In 1965 Engle stepped down as director of the Iowa Writers’ Workshop. In 1967, with the Chinese novelist Hualing Nieh, Engle oversaw the creation of the University of Iowa’s International Writing Program, which brought together established writers from around the world to experience cross-cultural exchange of literary endeavors. His marriage to Mary ended in divorce in 1970, and on 14 May 1971 he married Hualing Nieh; she brought with her two children from her first marriage. Together they garnered funds and promoted the International Workshop; the success of the program led the diplomat Averell Harriman to nominate them for the Nobel Peace Prize in 1976. That same year Engle turned full directorship of the workshop over to his wife but remained a consultant to and a fundraiser for the program.

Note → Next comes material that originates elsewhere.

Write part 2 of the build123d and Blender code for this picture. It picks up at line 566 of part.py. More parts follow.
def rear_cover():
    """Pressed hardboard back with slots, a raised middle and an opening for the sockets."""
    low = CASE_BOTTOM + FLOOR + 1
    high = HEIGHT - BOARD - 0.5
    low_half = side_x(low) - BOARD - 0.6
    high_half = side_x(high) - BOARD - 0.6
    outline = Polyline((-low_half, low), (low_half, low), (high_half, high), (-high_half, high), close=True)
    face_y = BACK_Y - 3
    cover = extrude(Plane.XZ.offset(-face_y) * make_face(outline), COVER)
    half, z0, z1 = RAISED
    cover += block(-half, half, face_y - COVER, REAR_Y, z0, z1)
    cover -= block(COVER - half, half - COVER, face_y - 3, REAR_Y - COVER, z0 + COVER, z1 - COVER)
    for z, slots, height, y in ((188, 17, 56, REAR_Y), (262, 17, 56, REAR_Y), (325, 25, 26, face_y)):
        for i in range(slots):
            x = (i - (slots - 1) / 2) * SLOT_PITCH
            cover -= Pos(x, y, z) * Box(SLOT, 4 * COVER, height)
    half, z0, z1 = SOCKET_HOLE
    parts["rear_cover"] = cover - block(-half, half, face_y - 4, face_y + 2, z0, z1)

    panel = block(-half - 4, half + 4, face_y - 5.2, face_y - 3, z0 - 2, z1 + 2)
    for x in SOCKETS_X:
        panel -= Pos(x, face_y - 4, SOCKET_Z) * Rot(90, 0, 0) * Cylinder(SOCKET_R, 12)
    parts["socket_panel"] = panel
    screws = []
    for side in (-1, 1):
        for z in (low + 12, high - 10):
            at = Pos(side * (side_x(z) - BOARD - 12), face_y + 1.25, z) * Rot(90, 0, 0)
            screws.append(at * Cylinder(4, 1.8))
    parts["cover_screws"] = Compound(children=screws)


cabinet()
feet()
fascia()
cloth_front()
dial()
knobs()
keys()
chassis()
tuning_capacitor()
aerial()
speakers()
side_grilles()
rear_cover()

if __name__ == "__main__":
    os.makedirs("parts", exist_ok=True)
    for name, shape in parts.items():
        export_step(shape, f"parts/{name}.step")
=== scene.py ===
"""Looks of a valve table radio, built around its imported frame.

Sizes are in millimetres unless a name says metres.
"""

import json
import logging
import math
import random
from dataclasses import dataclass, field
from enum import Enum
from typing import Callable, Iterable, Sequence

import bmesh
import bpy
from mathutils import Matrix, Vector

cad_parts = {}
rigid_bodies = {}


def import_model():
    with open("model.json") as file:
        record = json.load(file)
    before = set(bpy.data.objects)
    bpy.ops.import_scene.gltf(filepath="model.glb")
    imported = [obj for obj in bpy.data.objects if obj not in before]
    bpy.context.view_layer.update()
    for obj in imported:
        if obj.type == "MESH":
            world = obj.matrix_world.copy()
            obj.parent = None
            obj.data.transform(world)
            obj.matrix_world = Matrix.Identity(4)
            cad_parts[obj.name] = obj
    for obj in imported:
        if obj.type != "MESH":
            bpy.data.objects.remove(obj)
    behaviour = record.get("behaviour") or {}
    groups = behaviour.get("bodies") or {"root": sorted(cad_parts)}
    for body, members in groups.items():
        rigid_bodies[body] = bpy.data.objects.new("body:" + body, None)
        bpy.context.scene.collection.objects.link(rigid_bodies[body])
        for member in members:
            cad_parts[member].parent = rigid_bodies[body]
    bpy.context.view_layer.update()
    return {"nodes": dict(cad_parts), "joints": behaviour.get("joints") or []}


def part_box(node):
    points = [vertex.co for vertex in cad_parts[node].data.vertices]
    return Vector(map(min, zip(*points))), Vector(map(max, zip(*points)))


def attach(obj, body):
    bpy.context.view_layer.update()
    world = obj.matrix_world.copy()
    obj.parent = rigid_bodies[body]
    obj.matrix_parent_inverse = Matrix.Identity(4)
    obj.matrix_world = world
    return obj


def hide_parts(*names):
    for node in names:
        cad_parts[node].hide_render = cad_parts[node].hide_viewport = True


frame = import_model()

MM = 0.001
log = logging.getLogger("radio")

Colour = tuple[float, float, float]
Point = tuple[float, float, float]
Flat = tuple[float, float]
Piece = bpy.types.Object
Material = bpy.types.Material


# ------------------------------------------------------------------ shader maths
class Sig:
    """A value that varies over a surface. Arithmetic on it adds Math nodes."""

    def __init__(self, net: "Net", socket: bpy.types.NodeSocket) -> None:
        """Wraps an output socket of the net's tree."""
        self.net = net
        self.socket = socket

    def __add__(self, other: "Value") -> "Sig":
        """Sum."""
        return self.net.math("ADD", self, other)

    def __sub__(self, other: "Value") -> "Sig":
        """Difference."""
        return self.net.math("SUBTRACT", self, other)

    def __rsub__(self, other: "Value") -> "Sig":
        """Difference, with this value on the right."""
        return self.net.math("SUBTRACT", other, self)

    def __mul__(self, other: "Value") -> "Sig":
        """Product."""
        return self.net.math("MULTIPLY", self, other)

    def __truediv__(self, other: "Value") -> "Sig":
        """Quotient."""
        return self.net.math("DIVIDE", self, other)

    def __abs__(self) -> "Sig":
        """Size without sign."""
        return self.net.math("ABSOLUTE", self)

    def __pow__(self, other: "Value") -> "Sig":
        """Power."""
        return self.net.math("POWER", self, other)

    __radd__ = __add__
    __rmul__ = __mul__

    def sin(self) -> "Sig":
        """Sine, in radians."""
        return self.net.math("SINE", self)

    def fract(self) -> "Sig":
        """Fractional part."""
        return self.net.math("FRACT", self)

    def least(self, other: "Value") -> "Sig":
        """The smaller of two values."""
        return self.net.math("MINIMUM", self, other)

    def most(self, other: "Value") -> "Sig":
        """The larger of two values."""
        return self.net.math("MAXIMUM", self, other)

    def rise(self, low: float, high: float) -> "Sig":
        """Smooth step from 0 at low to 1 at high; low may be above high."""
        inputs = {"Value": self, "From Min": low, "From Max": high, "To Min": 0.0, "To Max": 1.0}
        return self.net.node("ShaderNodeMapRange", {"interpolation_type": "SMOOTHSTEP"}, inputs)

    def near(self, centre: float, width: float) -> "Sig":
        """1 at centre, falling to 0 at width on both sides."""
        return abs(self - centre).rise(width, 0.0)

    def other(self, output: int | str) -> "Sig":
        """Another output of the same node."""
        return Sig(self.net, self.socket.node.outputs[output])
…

From 1965 to 1976 Engle continued to write. He put together another book of poems and with Hualing Nieh translated the poems of Mao Tse-tung. He also published a work of nonpoetry, Women in the American Revolution (1976).
In the 1980s Engle published a collection of poems written during a trip to China and helped edit an anthology derived from the International Workshop. He also spent time on reminiscences of his life. (A Lucky American Childhood was published posthumously in 1996.) Both Engle and his wife fully rived from the International Workshop in 1987, and in 1990 the American Academy and Institute of Arts presented Engle with its award for distinguished service. In 1991 Poland awarded Engle its government’s Order of Merit. On his way to accept the honor, Engle died of a heart attack in Chicago’s O’Hare International Airport. He was buried in a private ceremony, with a public memorial service at the University of Iowa.
Paul Engle was one of the leading literary figures in the United States. While public popularity of his poetry peaked in the 1940s, he produced numerous works of criticism, academic, and creative writing during his career. However, his greatest impact on the world of letters was his leadership of the creative writing programs at the University of Iowa, where he possibly nurtured more poets than anyone ever and facilitated the artistic development of a multitude of other aspiring writers.
The Special Collections Department, University of Iowa Libraries, is still processing Engle’s copious personal papers. His childhood memoirs were published posthumously as A Lucky American Childhood (1996). Books that discuss Engle and the Iowa Writers’ Workshop are Stephen Wilbers, The Iowa Writers’ Workshop: Origins, Emergence, and Growth (1980), and Robert Dana, ed., A Community of Writers: Paul Engle and the Iowa Writers’ Workshop (1999). An extensive biographical sketch of Engle is in Joseph Wilson, Dictionary of Literary Biography, vol. 48 (1978): 159-166. Also helpful are Current Biography 1942: 248-250, and Contemporary Authors New Revision Series, vol. 82 (1981):114–116. An obituary is in the Des Meines Register (24 Mar. 1991).